SUPPLIED DATA:
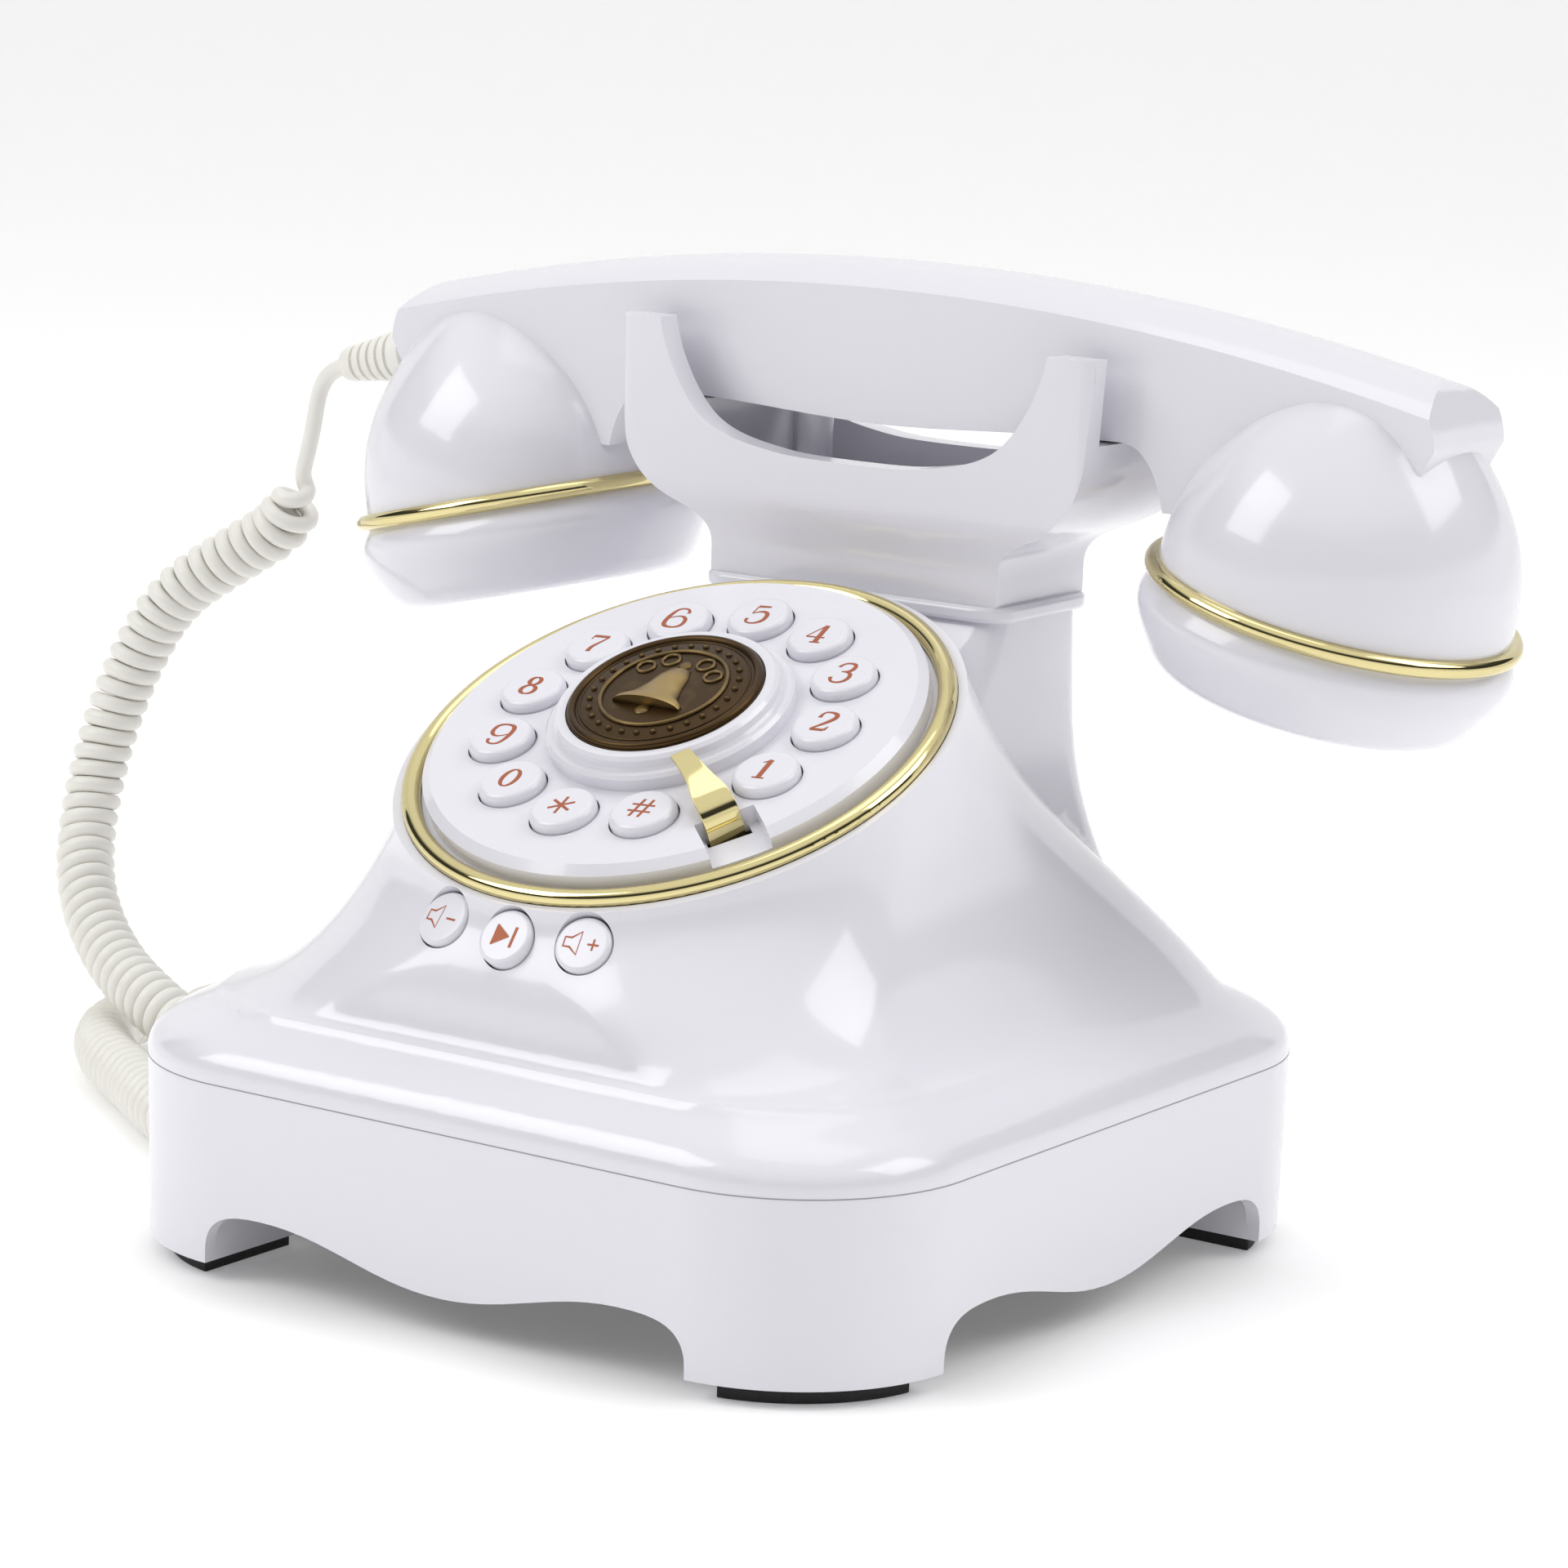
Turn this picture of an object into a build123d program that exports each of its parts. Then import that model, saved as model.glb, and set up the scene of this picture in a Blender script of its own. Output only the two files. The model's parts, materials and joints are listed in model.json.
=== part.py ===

--

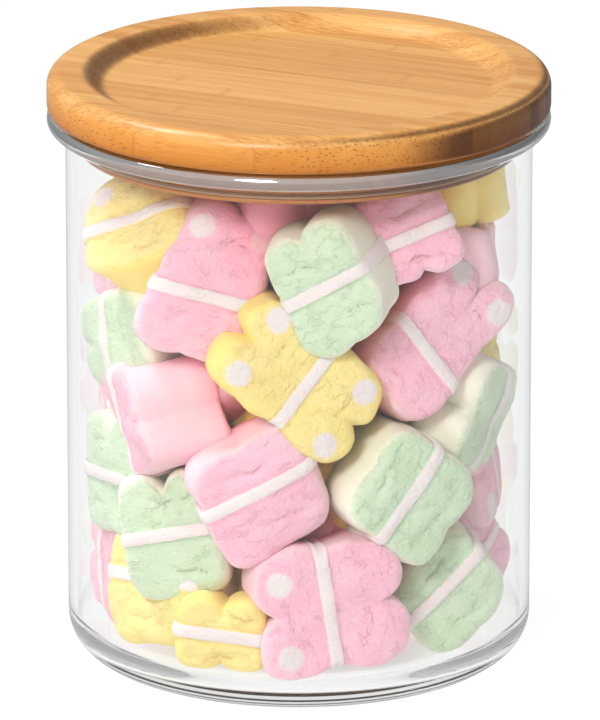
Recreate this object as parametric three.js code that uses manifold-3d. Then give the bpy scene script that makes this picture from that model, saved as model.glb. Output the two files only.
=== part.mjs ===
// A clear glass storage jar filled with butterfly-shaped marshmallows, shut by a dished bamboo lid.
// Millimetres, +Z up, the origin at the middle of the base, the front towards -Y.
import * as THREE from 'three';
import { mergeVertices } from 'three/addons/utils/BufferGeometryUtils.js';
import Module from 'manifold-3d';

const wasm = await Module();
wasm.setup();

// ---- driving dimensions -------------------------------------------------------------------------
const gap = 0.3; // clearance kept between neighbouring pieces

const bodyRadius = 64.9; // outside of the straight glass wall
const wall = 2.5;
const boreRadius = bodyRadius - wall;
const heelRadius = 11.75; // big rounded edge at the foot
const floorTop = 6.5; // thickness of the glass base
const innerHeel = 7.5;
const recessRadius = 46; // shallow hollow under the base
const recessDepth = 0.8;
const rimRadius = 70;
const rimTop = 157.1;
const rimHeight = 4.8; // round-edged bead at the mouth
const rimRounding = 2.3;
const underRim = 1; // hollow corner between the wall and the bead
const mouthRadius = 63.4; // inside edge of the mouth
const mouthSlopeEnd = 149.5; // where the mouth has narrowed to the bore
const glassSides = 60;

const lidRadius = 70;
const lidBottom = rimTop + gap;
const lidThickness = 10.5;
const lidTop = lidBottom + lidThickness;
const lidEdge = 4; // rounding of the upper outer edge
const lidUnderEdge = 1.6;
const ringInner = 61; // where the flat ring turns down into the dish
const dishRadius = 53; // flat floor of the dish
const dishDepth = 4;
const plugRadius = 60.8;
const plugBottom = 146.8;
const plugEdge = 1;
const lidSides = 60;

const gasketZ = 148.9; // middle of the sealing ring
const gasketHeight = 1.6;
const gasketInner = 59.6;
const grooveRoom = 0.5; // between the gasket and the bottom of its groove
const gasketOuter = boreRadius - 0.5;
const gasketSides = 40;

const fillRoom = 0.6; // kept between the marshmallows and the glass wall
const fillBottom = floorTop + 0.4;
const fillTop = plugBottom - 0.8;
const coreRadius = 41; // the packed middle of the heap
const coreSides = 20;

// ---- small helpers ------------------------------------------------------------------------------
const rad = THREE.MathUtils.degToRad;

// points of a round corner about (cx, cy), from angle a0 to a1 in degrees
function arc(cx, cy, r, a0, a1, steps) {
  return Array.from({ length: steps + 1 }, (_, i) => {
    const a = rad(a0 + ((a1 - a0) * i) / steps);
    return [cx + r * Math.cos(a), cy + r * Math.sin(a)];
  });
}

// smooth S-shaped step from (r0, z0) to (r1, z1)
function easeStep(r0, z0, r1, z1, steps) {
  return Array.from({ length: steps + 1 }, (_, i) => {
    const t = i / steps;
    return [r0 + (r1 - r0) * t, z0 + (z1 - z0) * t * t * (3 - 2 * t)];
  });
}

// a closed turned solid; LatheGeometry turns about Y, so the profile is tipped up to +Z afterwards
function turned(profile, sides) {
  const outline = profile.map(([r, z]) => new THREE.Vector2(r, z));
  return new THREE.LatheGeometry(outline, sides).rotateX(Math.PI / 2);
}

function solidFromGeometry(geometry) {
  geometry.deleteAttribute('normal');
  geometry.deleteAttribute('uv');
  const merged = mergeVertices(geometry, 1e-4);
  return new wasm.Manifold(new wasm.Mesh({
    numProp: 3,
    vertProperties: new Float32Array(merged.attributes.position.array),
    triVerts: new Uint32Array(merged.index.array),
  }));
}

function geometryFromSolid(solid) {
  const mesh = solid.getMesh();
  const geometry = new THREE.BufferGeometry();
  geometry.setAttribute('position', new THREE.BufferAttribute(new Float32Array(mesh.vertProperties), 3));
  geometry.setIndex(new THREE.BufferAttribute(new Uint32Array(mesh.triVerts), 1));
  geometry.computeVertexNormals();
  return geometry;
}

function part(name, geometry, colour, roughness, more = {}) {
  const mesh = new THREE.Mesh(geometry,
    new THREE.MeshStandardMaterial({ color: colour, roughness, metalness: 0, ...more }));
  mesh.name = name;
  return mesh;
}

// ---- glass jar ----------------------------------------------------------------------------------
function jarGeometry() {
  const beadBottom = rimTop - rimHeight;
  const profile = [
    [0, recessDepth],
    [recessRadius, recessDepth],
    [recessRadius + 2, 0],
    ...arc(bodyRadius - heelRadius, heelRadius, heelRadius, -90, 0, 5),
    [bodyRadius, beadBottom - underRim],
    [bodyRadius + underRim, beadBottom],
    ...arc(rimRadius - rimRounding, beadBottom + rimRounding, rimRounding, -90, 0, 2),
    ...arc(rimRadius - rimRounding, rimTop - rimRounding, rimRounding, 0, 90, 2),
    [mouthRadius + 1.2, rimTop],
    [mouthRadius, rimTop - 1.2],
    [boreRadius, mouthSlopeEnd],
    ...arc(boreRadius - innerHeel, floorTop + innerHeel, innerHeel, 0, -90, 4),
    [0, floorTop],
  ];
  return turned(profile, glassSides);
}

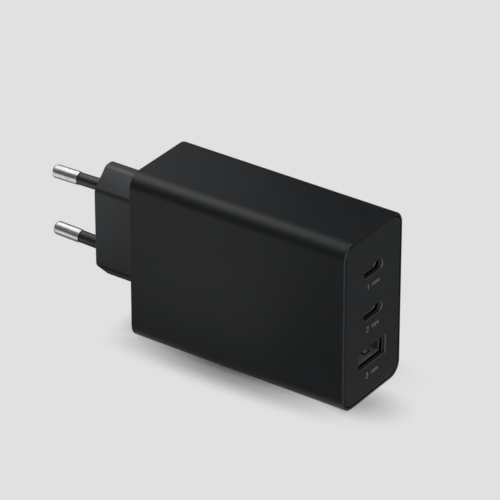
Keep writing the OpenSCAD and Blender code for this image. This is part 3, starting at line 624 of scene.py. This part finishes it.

---

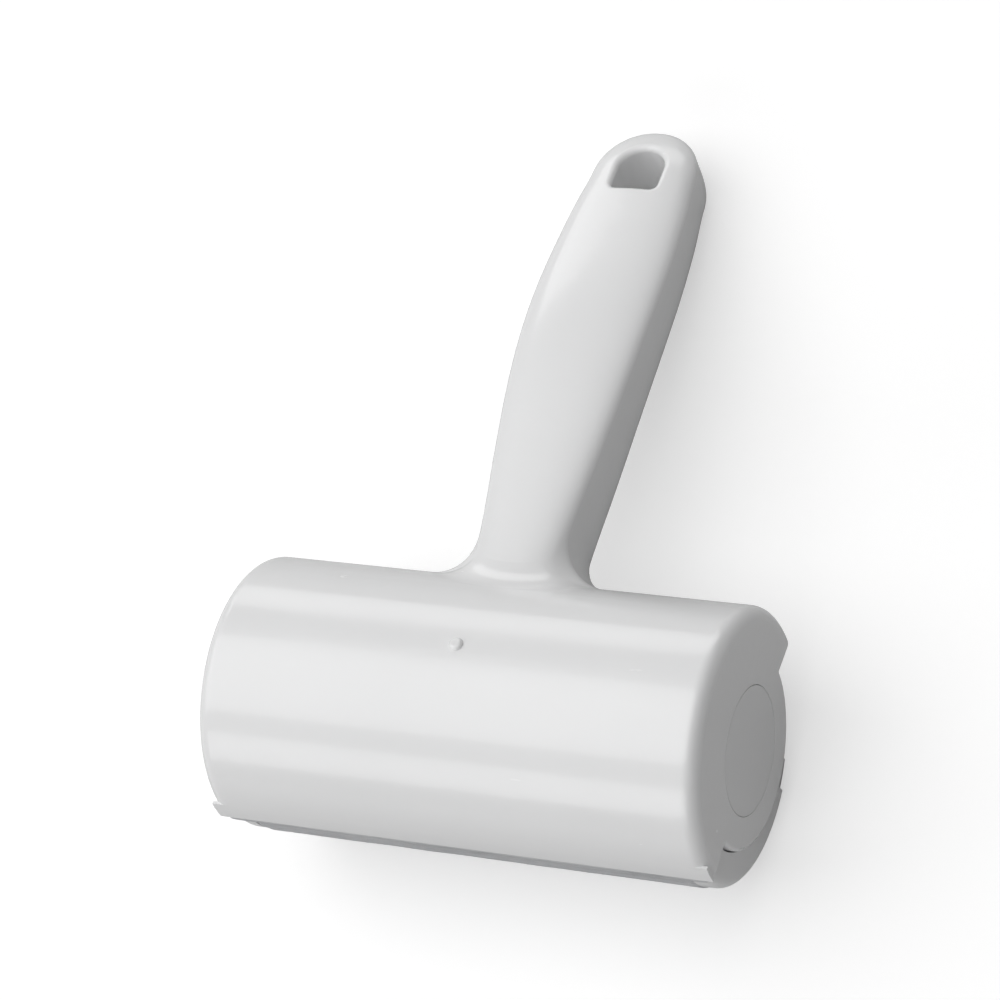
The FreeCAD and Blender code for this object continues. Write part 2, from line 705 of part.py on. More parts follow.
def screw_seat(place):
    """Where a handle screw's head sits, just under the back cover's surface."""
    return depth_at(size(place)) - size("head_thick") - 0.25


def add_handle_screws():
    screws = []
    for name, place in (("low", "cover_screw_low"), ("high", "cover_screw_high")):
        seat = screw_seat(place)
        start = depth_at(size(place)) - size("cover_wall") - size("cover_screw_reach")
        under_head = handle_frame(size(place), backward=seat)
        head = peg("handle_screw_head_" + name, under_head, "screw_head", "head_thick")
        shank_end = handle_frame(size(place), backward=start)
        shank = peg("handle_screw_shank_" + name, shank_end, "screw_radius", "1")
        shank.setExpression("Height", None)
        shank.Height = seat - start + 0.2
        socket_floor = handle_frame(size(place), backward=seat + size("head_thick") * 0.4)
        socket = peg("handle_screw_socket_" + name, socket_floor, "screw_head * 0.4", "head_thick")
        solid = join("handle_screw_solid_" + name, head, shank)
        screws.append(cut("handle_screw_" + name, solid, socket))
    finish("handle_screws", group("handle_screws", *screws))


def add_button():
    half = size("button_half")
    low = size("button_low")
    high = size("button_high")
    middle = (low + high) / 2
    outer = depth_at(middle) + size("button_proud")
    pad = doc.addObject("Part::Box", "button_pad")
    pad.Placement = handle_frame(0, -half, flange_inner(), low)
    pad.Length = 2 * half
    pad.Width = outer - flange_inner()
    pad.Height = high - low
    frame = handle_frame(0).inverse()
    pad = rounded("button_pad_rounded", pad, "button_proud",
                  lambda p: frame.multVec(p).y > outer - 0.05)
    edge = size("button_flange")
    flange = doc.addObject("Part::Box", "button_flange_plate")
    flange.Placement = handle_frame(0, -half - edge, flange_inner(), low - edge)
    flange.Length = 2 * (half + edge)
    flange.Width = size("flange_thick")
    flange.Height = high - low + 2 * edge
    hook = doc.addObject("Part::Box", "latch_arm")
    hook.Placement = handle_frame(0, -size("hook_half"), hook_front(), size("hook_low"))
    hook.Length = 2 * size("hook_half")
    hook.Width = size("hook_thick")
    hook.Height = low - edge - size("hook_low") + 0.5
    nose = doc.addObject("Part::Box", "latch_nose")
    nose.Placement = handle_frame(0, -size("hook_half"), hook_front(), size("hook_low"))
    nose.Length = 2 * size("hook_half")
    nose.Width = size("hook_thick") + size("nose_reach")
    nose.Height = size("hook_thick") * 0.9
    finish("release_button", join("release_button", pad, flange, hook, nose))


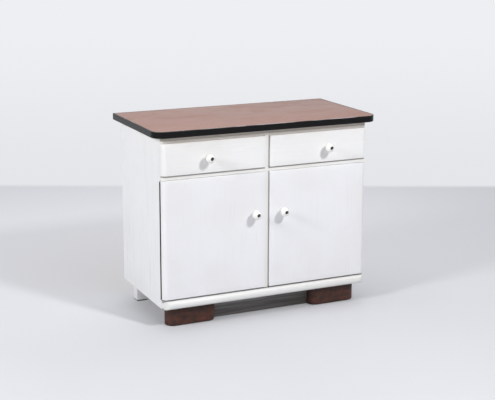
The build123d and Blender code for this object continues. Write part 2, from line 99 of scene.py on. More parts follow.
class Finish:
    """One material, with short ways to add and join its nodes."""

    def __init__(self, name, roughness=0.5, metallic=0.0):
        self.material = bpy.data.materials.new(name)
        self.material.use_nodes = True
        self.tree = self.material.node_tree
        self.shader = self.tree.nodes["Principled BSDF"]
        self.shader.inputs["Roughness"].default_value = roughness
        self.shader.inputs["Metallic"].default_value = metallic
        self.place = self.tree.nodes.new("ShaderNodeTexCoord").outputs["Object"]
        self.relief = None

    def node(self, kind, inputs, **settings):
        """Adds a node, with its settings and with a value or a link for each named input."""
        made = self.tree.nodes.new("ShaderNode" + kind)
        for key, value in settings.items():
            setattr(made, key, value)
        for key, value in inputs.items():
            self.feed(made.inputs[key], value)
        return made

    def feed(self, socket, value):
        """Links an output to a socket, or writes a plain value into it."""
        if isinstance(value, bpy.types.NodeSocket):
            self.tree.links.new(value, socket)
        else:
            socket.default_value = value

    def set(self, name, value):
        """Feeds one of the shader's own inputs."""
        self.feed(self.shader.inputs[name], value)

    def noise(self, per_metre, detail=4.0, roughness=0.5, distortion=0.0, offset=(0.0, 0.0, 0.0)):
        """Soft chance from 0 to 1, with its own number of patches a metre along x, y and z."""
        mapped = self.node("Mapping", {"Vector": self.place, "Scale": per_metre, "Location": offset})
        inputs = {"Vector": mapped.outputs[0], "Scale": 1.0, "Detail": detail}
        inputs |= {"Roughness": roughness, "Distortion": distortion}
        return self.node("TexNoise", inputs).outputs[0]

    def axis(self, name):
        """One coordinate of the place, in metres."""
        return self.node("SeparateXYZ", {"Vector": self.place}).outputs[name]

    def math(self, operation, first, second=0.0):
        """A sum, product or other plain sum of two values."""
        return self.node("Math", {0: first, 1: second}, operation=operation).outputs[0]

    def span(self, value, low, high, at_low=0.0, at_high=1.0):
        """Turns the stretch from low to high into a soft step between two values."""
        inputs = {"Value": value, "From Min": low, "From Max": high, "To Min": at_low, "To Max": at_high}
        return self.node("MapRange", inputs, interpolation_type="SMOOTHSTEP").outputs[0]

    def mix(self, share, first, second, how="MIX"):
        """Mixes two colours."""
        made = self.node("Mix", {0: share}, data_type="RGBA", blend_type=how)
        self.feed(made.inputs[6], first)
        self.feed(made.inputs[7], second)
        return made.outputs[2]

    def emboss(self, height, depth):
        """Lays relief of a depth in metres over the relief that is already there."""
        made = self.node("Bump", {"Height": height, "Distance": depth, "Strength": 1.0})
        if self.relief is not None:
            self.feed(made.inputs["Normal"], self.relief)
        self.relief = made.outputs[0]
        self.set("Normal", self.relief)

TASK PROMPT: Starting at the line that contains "The build123d and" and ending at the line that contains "self.relief = None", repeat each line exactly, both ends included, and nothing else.

EXERCISE RESULT:
The build123d and Blender code for this object continues. Write part 2, from line 99 of scene.py on. More parts follow.
class Finish:
    """One material, with short ways to add and join its nodes."""

    def __init__(self, name, roughness=0.5, metallic=0.0):
        self.material = bpy.data.materials.new(name)
        self.material.use_nodes = True
        self.tree = self.material.node_tree
        self.shader = self.tree.nodes["Principled BSDF"]
        self.shader.inputs["Roughness"].default_value = roughness
        self.shader.inputs["Metallic"].default_value = metallic
        self.place = self.tree.nodes.new("ShaderNodeTexCoord").outputs["Object"]
        self.relief = None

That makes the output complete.